**Exercise goal:**
Copy out each line of the data that holds the word "scene".
------ Dataset excerpt ------
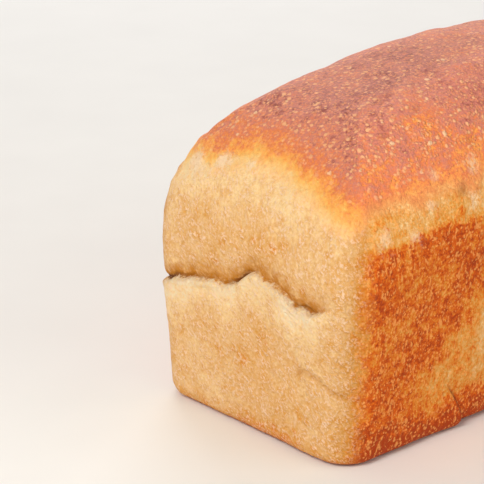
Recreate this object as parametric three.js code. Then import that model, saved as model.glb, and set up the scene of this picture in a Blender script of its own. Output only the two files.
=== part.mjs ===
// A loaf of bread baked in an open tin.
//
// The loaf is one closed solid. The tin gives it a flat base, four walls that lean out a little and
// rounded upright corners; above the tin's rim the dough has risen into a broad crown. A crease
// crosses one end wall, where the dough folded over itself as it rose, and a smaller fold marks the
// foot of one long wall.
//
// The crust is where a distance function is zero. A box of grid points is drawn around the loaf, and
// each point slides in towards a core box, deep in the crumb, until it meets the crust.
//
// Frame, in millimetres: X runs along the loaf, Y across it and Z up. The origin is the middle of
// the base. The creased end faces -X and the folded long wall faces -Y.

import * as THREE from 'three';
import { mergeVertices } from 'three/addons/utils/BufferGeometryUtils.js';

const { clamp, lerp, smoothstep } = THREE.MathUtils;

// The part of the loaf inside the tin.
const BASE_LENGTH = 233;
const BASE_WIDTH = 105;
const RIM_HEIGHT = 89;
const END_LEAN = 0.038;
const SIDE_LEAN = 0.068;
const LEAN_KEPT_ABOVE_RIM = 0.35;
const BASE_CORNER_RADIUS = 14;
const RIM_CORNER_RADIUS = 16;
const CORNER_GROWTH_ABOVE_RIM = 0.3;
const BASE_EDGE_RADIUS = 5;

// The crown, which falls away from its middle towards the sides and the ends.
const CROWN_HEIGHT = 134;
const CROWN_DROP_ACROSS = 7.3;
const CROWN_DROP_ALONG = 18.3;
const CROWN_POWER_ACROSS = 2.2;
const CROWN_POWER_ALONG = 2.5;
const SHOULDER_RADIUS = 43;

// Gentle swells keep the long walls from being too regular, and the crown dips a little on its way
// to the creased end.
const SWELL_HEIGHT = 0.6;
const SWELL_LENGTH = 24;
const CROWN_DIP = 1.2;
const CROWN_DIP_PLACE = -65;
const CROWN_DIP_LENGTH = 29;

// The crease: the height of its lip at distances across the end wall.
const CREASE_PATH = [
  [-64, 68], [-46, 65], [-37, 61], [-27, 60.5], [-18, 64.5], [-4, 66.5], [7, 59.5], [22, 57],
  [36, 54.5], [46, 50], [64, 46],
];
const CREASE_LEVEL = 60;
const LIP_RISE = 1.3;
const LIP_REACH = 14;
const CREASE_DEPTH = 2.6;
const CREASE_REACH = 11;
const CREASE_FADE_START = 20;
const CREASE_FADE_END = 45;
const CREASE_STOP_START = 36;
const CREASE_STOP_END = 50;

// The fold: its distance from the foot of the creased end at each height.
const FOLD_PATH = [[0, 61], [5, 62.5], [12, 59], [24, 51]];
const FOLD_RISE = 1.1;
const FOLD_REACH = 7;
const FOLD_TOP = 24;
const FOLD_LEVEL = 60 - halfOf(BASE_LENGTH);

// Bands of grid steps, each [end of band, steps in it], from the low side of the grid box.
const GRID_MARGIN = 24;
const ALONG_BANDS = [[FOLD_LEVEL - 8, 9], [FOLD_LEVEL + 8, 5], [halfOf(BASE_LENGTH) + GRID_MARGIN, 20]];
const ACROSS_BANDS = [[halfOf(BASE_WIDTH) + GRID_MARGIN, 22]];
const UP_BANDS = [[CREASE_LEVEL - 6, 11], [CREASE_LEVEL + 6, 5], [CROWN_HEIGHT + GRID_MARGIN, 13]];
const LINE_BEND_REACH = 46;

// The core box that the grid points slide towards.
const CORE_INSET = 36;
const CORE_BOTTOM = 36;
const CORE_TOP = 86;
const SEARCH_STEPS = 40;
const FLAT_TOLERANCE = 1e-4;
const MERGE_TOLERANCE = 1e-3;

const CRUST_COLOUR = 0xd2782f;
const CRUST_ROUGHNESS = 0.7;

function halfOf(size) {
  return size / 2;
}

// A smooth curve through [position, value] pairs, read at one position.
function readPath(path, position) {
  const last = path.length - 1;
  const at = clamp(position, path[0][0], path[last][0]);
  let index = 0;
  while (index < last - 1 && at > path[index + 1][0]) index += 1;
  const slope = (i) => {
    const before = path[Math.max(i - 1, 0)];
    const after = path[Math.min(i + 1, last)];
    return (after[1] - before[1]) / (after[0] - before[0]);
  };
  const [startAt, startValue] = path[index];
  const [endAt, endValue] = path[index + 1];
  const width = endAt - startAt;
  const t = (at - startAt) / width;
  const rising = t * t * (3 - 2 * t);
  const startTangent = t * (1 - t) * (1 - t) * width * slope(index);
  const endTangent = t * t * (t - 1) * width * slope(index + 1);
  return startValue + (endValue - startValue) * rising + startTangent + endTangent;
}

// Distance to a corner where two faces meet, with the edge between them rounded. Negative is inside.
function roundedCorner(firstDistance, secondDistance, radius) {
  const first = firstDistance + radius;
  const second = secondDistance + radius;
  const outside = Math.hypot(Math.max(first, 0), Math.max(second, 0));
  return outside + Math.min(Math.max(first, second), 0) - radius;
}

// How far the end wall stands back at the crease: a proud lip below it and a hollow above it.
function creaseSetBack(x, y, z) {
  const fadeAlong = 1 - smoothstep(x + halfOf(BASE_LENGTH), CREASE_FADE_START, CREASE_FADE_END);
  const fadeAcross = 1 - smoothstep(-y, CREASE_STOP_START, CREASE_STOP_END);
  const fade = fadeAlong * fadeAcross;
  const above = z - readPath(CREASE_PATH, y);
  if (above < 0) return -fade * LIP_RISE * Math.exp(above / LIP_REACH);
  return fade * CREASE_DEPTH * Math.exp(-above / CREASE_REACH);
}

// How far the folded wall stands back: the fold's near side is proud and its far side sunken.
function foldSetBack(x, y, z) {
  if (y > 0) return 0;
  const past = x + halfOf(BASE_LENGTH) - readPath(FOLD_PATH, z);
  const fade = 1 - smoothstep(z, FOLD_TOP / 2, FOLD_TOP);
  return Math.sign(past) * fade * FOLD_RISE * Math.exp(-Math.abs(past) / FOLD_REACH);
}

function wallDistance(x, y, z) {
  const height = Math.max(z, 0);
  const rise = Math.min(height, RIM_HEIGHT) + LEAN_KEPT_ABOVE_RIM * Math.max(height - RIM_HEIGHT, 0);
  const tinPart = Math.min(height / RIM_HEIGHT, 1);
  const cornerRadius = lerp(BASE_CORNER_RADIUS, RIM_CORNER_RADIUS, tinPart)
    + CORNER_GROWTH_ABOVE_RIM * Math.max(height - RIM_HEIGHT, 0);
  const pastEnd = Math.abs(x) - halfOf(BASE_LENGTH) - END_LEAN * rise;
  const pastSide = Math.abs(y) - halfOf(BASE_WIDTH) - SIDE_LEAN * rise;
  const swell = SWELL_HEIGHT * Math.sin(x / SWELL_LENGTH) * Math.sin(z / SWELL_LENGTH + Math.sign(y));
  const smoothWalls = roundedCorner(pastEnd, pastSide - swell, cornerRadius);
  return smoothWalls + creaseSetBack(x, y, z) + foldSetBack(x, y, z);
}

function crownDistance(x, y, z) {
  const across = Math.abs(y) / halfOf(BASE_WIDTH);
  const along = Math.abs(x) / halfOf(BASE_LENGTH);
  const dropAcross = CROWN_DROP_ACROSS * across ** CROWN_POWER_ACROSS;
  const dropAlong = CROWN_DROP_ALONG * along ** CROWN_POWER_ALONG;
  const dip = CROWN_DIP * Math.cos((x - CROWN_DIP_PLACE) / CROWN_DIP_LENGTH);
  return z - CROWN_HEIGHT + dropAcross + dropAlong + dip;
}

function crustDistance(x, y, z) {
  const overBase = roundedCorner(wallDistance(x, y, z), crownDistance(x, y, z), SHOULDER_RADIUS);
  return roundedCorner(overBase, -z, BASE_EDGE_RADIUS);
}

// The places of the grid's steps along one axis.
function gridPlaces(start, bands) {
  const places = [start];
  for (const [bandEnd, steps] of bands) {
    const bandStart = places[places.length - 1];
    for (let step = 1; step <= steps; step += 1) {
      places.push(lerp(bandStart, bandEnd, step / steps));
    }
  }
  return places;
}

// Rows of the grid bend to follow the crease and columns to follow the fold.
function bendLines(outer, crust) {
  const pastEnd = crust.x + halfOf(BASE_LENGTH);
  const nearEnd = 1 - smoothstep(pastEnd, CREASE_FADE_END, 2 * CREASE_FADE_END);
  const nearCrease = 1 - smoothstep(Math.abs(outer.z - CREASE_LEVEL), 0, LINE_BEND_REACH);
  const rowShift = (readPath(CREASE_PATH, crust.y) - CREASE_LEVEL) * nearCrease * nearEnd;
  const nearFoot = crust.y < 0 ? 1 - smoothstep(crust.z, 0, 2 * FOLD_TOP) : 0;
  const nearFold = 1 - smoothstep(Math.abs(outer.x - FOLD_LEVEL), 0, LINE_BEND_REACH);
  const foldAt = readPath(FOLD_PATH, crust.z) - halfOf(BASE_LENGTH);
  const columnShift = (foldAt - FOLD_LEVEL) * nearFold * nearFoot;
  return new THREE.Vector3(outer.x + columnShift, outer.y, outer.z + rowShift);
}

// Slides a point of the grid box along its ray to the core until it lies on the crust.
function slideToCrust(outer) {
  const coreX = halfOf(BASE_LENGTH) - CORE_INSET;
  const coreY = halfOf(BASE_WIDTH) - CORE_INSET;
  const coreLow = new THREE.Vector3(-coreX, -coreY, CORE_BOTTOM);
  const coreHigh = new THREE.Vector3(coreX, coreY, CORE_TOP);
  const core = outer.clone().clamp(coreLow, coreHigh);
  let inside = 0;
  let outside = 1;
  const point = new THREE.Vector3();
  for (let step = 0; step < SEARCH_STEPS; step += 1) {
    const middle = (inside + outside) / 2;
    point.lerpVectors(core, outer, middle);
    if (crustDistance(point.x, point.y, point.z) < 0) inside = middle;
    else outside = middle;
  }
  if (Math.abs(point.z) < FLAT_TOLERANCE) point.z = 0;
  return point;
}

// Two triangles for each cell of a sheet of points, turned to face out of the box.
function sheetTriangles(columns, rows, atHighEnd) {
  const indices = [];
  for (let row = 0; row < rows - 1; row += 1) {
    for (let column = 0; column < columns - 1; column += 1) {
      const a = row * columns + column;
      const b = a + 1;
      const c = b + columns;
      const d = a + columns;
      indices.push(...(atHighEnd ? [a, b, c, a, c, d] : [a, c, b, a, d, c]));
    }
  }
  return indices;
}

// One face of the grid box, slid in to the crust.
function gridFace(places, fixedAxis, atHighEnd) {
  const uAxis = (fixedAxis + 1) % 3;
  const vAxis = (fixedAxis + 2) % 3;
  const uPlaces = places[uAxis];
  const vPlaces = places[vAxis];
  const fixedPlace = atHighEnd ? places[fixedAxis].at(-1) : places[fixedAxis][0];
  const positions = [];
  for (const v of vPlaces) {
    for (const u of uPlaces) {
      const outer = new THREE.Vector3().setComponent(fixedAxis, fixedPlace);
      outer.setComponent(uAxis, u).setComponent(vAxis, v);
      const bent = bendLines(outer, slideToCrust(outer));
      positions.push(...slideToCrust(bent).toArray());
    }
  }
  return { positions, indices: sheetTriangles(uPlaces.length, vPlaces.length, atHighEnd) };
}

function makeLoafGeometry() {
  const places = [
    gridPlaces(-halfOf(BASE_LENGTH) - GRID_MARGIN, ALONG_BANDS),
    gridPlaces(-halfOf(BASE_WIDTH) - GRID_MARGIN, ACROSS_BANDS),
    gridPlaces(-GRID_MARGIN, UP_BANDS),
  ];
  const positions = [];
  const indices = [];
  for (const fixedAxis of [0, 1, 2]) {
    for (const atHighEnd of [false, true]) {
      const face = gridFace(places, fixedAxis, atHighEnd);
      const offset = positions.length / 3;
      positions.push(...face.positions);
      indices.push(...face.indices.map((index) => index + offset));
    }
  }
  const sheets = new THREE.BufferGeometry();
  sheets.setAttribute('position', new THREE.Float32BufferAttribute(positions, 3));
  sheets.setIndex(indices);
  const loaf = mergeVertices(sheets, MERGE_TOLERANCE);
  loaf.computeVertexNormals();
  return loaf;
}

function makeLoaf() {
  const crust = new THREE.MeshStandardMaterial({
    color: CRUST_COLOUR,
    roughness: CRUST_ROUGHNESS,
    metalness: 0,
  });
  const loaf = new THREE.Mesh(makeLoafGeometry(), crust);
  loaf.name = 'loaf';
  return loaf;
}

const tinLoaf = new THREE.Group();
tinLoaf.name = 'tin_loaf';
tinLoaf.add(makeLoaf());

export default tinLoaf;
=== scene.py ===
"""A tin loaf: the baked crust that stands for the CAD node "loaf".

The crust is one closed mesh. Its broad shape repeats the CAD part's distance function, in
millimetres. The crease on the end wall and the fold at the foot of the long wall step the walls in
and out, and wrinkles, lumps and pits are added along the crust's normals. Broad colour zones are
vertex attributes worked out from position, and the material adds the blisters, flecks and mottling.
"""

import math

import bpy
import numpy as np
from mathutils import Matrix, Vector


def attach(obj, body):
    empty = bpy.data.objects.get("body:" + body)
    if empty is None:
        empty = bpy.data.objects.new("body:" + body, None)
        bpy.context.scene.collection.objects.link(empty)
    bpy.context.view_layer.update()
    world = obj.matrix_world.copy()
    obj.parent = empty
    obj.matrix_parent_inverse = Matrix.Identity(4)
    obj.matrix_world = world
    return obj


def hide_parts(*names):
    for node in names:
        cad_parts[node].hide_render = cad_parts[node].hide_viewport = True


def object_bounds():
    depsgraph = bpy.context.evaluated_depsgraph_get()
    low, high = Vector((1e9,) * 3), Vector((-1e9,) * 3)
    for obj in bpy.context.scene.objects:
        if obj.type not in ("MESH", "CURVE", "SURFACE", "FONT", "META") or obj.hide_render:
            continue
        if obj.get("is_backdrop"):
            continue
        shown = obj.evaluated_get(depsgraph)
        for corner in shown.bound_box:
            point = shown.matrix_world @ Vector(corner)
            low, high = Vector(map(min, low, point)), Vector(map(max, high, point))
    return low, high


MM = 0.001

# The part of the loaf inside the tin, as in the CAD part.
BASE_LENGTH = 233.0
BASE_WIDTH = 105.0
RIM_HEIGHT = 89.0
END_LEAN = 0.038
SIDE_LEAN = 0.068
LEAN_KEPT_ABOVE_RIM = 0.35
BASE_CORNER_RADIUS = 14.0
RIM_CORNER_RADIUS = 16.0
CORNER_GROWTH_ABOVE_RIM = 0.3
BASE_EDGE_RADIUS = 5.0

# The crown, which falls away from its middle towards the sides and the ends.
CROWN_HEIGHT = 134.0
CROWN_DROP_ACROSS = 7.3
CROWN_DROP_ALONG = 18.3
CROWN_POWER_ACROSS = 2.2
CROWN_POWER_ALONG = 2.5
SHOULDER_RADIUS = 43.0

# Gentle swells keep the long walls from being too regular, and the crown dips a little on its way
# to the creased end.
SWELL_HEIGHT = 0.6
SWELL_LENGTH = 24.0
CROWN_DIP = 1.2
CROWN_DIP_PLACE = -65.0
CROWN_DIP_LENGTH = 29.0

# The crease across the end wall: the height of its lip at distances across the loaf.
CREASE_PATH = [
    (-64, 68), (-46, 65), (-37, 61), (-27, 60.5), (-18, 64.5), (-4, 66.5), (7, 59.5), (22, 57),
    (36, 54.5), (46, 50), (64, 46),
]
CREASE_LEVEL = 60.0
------
**Expected answer:**
Recreate this object as parametric three.js code. Then import that model, saved as model.glb, and set up the scene of this picture in a Blender script of its own. Output only the two files.
=== scene.py ===
        bpy.context.scene.collection.objects.link(empty)
    for obj in bpy.context.scene.objects:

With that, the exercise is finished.